Not to mention the ongoing ripping-off of taxpayers by Halliburton, which continues to receive billion-dollar contracts. And let's not forget, at a time when Ahmad Chalabi, the man who fed the US government bogus intelligence, and is suspected of passing U.S. secrets to Iran, is the Oil Minister.
When the president was asked earlier this year why no one in his administration was held accountable for the myriad failures in Iraq, he sounded like Will Farrell's petulant caricature on Saturday Night Live. "Well, we had an accountability moment -- and that's called the 2004 elections."
It's time for Democrats to say no, no, no! You have had no accountability moment!

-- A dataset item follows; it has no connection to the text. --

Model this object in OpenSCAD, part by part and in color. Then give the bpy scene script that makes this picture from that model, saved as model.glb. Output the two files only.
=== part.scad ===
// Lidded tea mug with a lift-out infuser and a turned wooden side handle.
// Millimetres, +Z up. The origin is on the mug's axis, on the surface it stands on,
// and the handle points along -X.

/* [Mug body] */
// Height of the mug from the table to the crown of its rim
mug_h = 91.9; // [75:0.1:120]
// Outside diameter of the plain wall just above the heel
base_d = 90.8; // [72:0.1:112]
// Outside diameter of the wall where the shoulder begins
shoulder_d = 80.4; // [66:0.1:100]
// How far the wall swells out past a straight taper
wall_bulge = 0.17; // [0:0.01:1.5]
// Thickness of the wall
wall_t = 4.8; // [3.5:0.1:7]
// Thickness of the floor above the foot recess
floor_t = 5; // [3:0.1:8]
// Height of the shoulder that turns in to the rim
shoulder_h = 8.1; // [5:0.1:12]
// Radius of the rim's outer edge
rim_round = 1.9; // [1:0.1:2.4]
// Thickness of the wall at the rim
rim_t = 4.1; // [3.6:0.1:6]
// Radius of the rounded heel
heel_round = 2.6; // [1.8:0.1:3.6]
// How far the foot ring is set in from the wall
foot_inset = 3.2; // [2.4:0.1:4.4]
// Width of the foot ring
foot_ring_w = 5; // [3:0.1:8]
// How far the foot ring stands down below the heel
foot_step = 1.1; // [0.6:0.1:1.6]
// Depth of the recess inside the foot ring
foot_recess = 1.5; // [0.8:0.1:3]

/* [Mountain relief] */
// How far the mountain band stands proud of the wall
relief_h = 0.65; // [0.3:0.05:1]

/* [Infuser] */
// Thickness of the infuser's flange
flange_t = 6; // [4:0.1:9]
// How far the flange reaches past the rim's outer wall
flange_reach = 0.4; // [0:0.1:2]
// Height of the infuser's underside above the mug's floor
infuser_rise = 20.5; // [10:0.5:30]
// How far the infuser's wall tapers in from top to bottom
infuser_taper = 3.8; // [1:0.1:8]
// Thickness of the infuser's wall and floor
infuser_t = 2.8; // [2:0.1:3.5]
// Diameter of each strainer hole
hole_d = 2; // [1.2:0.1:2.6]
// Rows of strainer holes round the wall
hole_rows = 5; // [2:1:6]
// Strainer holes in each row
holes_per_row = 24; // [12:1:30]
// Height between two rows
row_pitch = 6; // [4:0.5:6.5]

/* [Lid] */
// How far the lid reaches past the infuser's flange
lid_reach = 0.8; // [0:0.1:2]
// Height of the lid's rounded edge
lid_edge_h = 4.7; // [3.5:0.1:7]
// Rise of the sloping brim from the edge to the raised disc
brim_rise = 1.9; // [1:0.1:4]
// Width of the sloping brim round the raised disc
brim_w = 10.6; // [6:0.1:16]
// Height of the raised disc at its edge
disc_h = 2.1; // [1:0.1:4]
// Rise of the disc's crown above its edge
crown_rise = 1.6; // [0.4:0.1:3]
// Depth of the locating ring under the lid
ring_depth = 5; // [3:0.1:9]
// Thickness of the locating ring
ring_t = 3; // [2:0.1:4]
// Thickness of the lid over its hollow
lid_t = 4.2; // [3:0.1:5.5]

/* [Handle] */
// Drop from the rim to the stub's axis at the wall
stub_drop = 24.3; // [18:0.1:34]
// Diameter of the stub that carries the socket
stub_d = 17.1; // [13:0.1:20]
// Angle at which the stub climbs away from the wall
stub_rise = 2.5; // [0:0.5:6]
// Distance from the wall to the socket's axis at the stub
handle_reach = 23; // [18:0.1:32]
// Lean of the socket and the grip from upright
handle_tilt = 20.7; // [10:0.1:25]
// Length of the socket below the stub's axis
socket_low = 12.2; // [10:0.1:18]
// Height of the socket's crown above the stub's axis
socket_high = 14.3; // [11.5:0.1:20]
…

Let's put an end to the happy talk. Send Dick Cheney back to the bunker, and answer two simple questions: 1) Are we, or are we not, building permanent bases in Iraq?; and 2) What is our exit strategy?

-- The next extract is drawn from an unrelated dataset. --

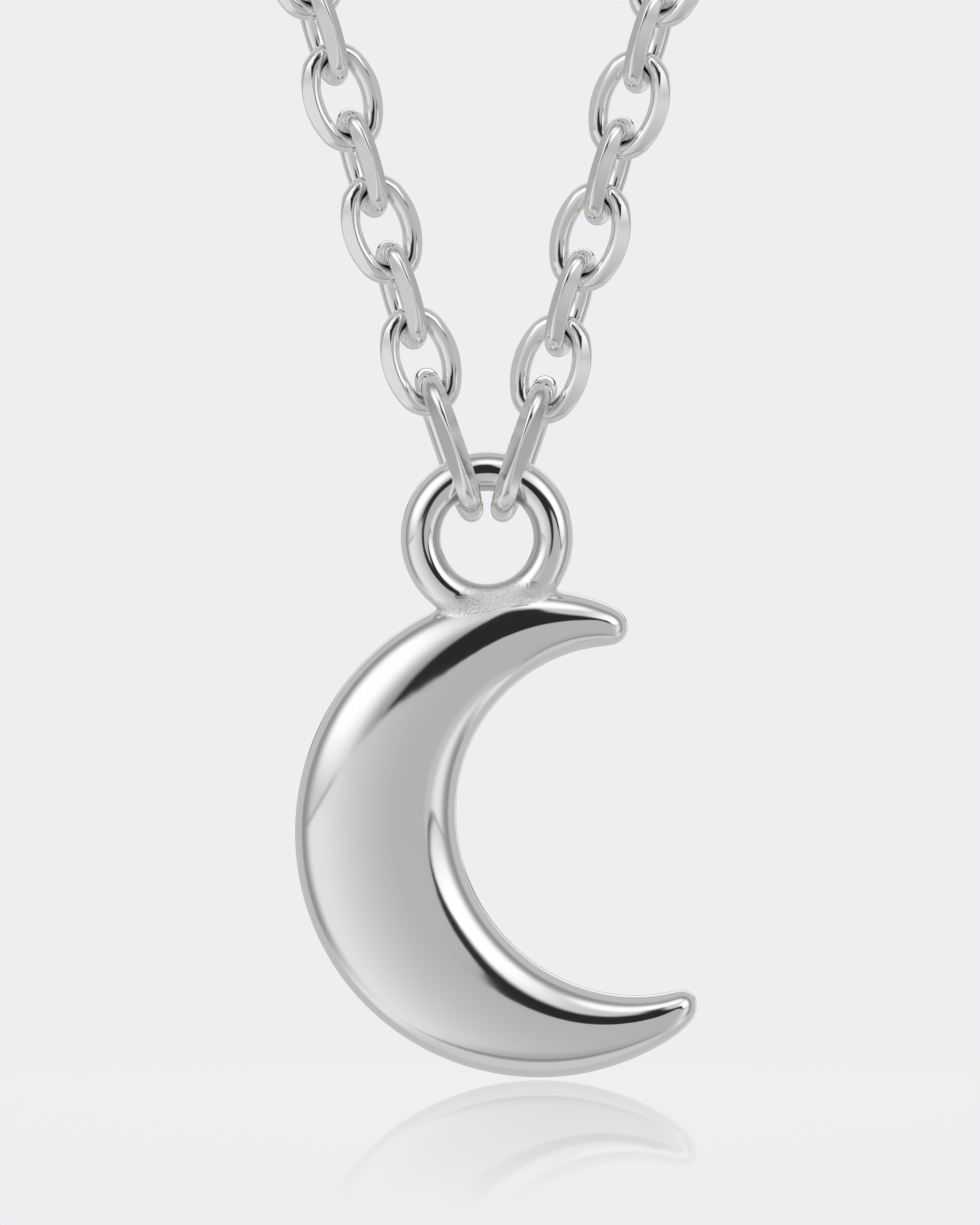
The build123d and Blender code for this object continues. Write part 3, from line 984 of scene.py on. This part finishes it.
# Floor. A plain pale sheet lies just under the charm's lowest point, in the backdrop's own tone. It is glossy
# round the charm's foot and dull further off, so the charm's weak mirror image fades out downwards.
floor_gap = 0.04
floor_size = 4.0
floor_gloss = 0.42
floor_gloss_reach = 100.0
floor_gloss_half_width = 25.0
floor_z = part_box("moon_charm")[0].z - floor_gap * mm
floor_mesh = bpy.data.meshes.new("floor")
floor_corners = [(x * floor_size, y * floor_size, floor_z) for x, y in ((-1, -1), (1, -1), (1, 1), (-1, 1))]
floor_mesh.from_pydata(floor_corners, [], [(0, 1, 2, 3)])
floor = add_object("floor", floor_mesh)
floor.visible_glossy = False
sheet = bpy.data.materials.new("pale sheet")
sheet.use_nodes = True
sheet_tree = sheet.node_tree
sheet_tree.nodes.clear()
sheet_links = sheet_tree.links
sheet_math = functools.partial(add_math, sheet_tree)
glow = add_node(sheet_tree, "ShaderNodeEmission", Color=backdrop_colour)
gloss = add_node(sheet_tree, "ShaderNodeBsdfGlossy", Color=(0.97, 0.97, 0.96, 1.0), Roughness=0.015)
spot = sheet_tree.nodes.new("ShaderNodeTexCoord")
spot_parts = sheet_tree.nodes.new("ShaderNodeSeparateXYZ")
sheet_links.new(spot.outputs["Object"], spot_parts.inputs[0])
right_of_foot, behind_foot = spot_parts.outputs["X"], spot_parts.outputs["Y"]

# The gloss reaches forward, and a quarter as far aside and to the back
narrowing = floor_gloss_reach / floor_gloss_half_width
aside_of_foot = sheet_math("MULTIPLY", right_of_foot, narrowing)
in_front_of_foot = sheet_math("MULTIPLY", behind_foot, -1.0)
behind_foot = sheet_math("MULTIPLY", behind_foot, narrowing)
off_foot = sheet_math("MAXIMUM", behind_foot, in_front_of_foot)
off_foot = sheet_math("MULTIPLY", off_foot, off_foot)
aside_of_foot = sheet_math("MULTIPLY", aside_of_foot, aside_of_foot)
away = sheet_math("SQRT", sheet_math("ADD", aside_of_foot, off_foot))
fade = add_node(
    sheet_tree,
    "ShaderNodeMapRange",
    From_Min=0.0,
    From_Max=floor_gloss_reach * mm,
    To_Min=floor_gloss,
    To_Max=0.0,
)
sheet_links.new(away, fade.inputs["Value"])
surface = sheet_tree.nodes.new("ShaderNodeMixShader")
sheet_links.new(fade.outputs["Result"], surface.inputs[0])
sheet_links.new(glow.outputs[0], surface.inputs[1])
sheet_links.new(gloss.outputs[0], surface.inputs[2])
sheet_out = sheet_tree.nodes.new("ShaderNodeOutputMaterial")
sheet_links.new(surface.outputs[0], sheet_out.inputs["Surface"])
floor_mesh.materials.append(sheet)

The problem is that senior Democratic leaders are having a really hard time answering those questions, and progressives in this room need to take them on. Hillary Clinton was on CNN last week, where Judy Woodruff asked her the exit-strategy question. Her response was, "You know, I am not one who feels comfortable setting exit strategies. We don't know what we're exiting from. We don't know what the situation is moving toward.... How do we know where we're headed, when we don't know where we are?"
Wow, very existential. But with the greatest respect, Senator Clinton, if you are not comfortable setting exit strategies, can you please direct us to someone who is? Because our soldiers are dying every day, waiting for someone who is comfortable setting an exit strategy. And because our treasury is being drained of hundreds of billions of dollars desperately needed at home. And because this was the wrong war, at the wrong time, in the wrong place, and nothing has changed that.

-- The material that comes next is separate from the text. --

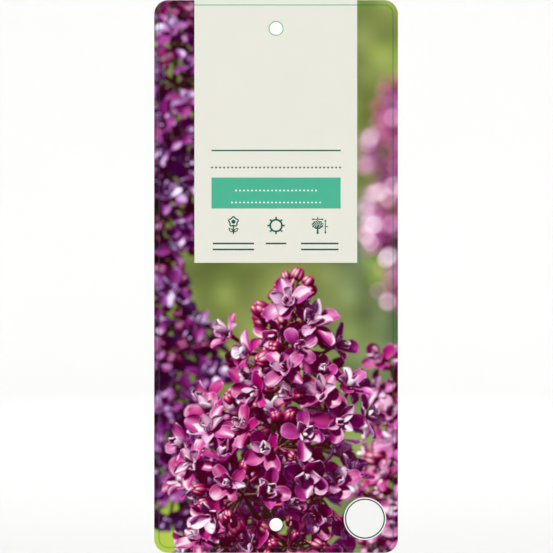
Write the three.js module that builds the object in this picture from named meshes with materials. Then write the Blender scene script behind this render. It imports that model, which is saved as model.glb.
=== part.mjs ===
// Plant label: one die-cut upright card with rounded corners and two punched holes on its
// centre line. Millimetres, +Z up, printed face towards -Y, back face towards +Y.
// The origin is the centre of the upper hanging hole, half way through the card.
//
// The card is one flat sheet. It is built as simple blocks that meet face to face: the long
// middle field, and at each end a small block around the hole with a corner block either side.

import * as THREE from "three";

// Driving dimensions
const CARD_WIDTH = 94.4;
const CARD_HEIGHT = 214.0;
const CARD_THICKNESS = 0.5;
const CORNER_RADIUS = 5.5;
const HOLE_RADIUS = 2.5;
const HOLE_INSET = 11.0; // hole centre to the nearest short edge
const END_BLOCK = 22.0; // height of the end blocks and width of the one around each hole
const CORNER_STEPS = 16; // straight facets per quarter-round corner
const HOLE_STEPS = 64; // straight facets per punched hole

const TOP_EDGE = HOLE_INSET;
const BOTTOM_EDGE = HOLE_INSET - CARD_HEIGHT;
const LOWER_HOLE = BOTTOM_EDGE + HOLE_INSET;
const TOP_SEAM = TOP_EDGE - END_BLOCK;
const BOTTOM_SEAM = BOTTOM_EDGE + END_BLOCK;
const HALF_WIDTH = CARD_WIDTH / 2;
const HALF_BLOCK = END_BLOCK / 2;

// A quarter turn of a rounded corner, as points counter-clockwise about its centre.
function roundCorner(centreX, centreZ, startAngle) {
  const points = [];
  for (let i = 0; i <= CORNER_STEPS; i++) {
    const angle = startAngle + ((Math.PI / 2) * i) / CORNER_STEPS;
    points.push(
      new THREE.Vector2(
        centreX + CORNER_RADIUS * Math.cos(angle),
        centreZ + CORNER_RADIUS * Math.sin(angle),
      ),
    );
  }
  return points;
}

// A block of the card between two sides and two heights, counter-clockwise, with a round corner
// only where it is a corner of the card itself.
function blockOutline(left, right, low, high) {
  const corner = (x, z, startAngle) => {
    const atSide = Math.abs(x) === HALF_WIDTH;
    const atEnd = z === TOP_EDGE || z === BOTTOM_EDGE;
    if (!atSide || !atEnd) return [new THREE.Vector2(x, z)];
    return roundCorner(
      x - Math.sign(x) * CORNER_RADIUS,
      z === TOP_EDGE ? z - CORNER_RADIUS : z + CORNER_RADIUS,
      startAngle,
    );
  };
  return new THREE.Shape([
    ...corner(right, low, -Math.PI / 2),
    ...corner(right, high, 0),
    ...corner(left, high, Math.PI / 2),
    ...corner(left, low, Math.PI),
  ]);
}

// A punched hole, clockwise, so that it cuts the outline.
function punchedHole(centreZ) {
  const points = [];
  for (let i = 0; i < HOLE_STEPS; i++) {
    const angle = (-2 * Math.PI * i) / HOLE_STEPS;
    points.push(
      new THREE.Vector2(
        HOLE_RADIUS * Math.cos(angle),
        centreZ + HOLE_RADIUS * Math.sin(angle),
      ),
    );
  }
  return new THREE.Path(points);
}

// A block of stiff plastic sheet: its outline with its hole, given the card's thickness and
// stood up.
function block(name, left, right, low, high, holeCentre) {
  const outline = blockOutline(left, right, low, high);
  if (holeCentre !== undefined) outline.holes.push(punchedHole(holeCentre));
  const solid = new THREE.ExtrudeGeometry(outline, {
    depth: CARD_THICKNESS,
    bevelEnabled: false,
    steps: 1,
  });
  solid.translate(0, 0, -CARD_THICKNESS / 2);
  solid.rotateX(Math.PI / 2);
  const mesh = new THREE.Mesh(
    solid,
    new THREE.MeshStandardMaterial({
      color: 0xe9eade,
      roughness: 0.42,
      metalness: 0.0,
    }),
  );
  mesh.name = name;
  return mesh;
}

const label = new THREE.Group();
label.add(
  block("field", -HALF_WIDTH, HALF_WIDTH, BOTTOM_SEAM, TOP_SEAM),
  block("top_left", -HALF_WIDTH, -HALF_BLOCK, TOP_SEAM, TOP_EDGE),
  block("top_hole", -HALF_BLOCK, HALF_BLOCK, TOP_SEAM, TOP_EDGE, 0),
  block("top_right", HALF_BLOCK, HALF_WIDTH, TOP_SEAM, TOP_EDGE),
  block("bottom_left", -HALF_WIDTH, -HALF_BLOCK, BOTTOM_EDGE, BOTTOM_SEAM),
  block("bottom_hole", -HALF_BLOCK, HALF_BLOCK, BOTTOM_EDGE, BOTTOM_SEAM, LOWER_HOLE),
  block("bottom_right", HALF_BLOCK, HALF_WIDTH, BOTTOM_EDGE, BOTTOM_SEAM),
);

export default label;
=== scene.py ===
"""A plant label: a flat plastic card with two punched holes, a printed lilac picture, a pale panel
with blank write-in rules, a care band, three pictograms and a thin border line."""

import math
import time

import bpy
import numpy as np
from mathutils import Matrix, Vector
from mathutils.bvhtree import BVHTree
from mathutils.geometry import tessellate_polygon


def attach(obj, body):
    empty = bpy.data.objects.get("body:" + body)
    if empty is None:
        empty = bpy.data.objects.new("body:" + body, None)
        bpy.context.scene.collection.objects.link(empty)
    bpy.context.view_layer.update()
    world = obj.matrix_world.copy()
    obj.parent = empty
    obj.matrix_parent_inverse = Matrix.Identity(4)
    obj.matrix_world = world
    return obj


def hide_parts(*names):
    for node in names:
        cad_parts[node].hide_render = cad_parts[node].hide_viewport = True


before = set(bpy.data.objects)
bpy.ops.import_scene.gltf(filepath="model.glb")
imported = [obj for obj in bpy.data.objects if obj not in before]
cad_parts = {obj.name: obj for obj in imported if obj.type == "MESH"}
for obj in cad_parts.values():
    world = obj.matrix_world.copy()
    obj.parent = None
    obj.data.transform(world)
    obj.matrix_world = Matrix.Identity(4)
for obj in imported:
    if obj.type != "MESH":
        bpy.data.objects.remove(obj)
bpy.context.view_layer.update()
began = time.time()

# ---------------------------------------------------------------- print generator (mm)

SUN = np.array([-0.46, -0.66, 0.66])
SUN = SUN / np.linalg.norm(SUN)


def unit(v):
    return v / np.maximum(np.linalg.norm(v, axis=-1, keepdims=True), 1e-9)


def smooth(a, b, x):
    t = np.clip((x - a) / (b - a), 0, 1)
    return t * t * (3 - 2 * t)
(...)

As Howard Dean told Tim Russert on Meet the Press, "We're in greater danger now because of what's going on in Iraq than we were before."
And do you know what Tim Russert replied? "Let me stay on your rhetoric." Because Tim Russert and most of the mainstream media would much rather stay on Howard Dean's rhetoric and Howard Dean's personality and Howard Dean's pugnaciousness, than on the insignificant fact that our country is less safe because of our invasion of Iraq.
That's why I love the blogosphere. While the mainstream media is suffering from attention deficit disorder, I promise that we will stay relentlessly on the Iraq story. We'll publish pictures no one will publish, we'll show video no one will show, and we'll stay on it 24/7 until the truth penetrates through the lies and equivocations.
And that's the responsibility all of us have -- to keep the pressure on our leaders to stop pussyfooting around, to find their voice and their spine, and to realize that they need to stop choosing caution over boldness -- that they must ignore all siren songs urging them to abandon passion and principal and lurch toward the center. Instead, they must reclaim the Party's true identity and return to the idealism, boldness and generosity of spirit that marked the presidencies of JFK and FDR.